Perhaps that's the type of drink our current era calls for: less noise, more clarity. Forget the elbows out agitation and the racket of cubes against tin. Instead of the showy clatter of shakers, let's embrace the meditative music of the mixing glass. With Tebay's step-by-step guidance, let's fix ourselves a proper stirred cocktail.
"I find it more fulfilling to use as few ingredients as possible," says Tebay. She measures out ingredients from smallest to largest quantities, which usually means least to most expensive, too. "If you mess up along the way, you're throwing out less money," she says. And her mixing glass of choice is a regular pint glass. (There's less breakage, and if you do break one, so what?)
Add ice to the mixing glass last, Tebay suggests, because the balance of a stirred cocktail comes from the small amount of ice melt that mellows the booze. "When you add the ice last, you end up with a more homogenous drink that's poured at the right temperature and dilution," she says. Big, fresh cubes—and lots of them—will give you the most control over the final result.
"Shaking and stirring both chill and dilute. The difference is texture," says Tebay. "When you stir, you give the cocktail a mouth-coating, velvety texture." Also, don't beat up the drink; use your
barspoon to caress it into existence. "Just a gentle flick of the wrist." She stirs drinks served on ice for 20 to 30 seconds and drinks served straight up for 40 seconds.
Tebay advises tasting stirred drinks with a straw as you "work your way toward the sweet spot." How do you find it? "You don't want too much ice melt. But you don't want so little that it's overly astringent." Stir and taste, and, if you need to, stir again. "When it's blindingly cold with a wonderfully silky texture and you can taste all the ingredients, that's the Goldilocks moment."

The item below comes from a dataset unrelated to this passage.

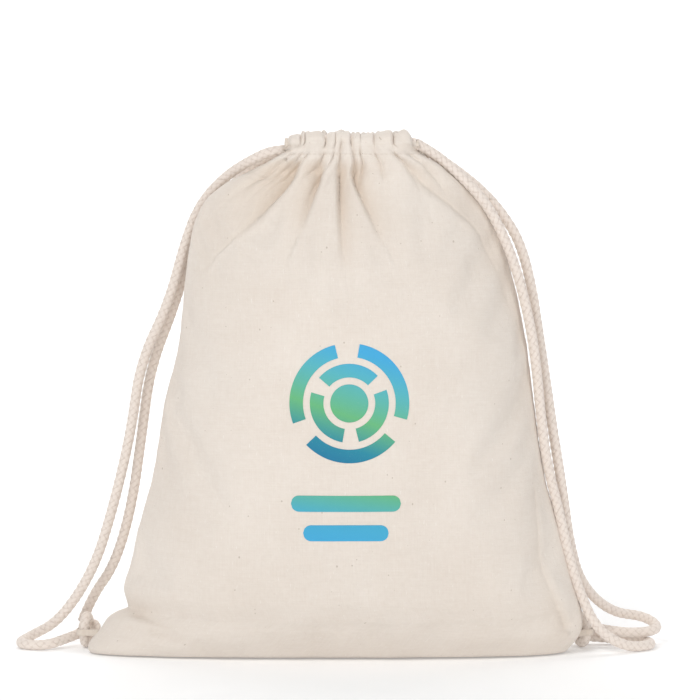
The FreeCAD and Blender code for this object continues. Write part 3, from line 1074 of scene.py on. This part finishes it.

When pouring a cocktail for serving, you don't want dribbles or stray ice splashing out. Use a Hawthorne strainer that fits the mixing glass with a spring snug inside the rim. If your mixing glass is really loaded with ice, Tebay suggests a convex julep strainer that cups the ice. In this, as in all steps to the perfect stirred cocktail, follow her motto: "Work smarter, not harder."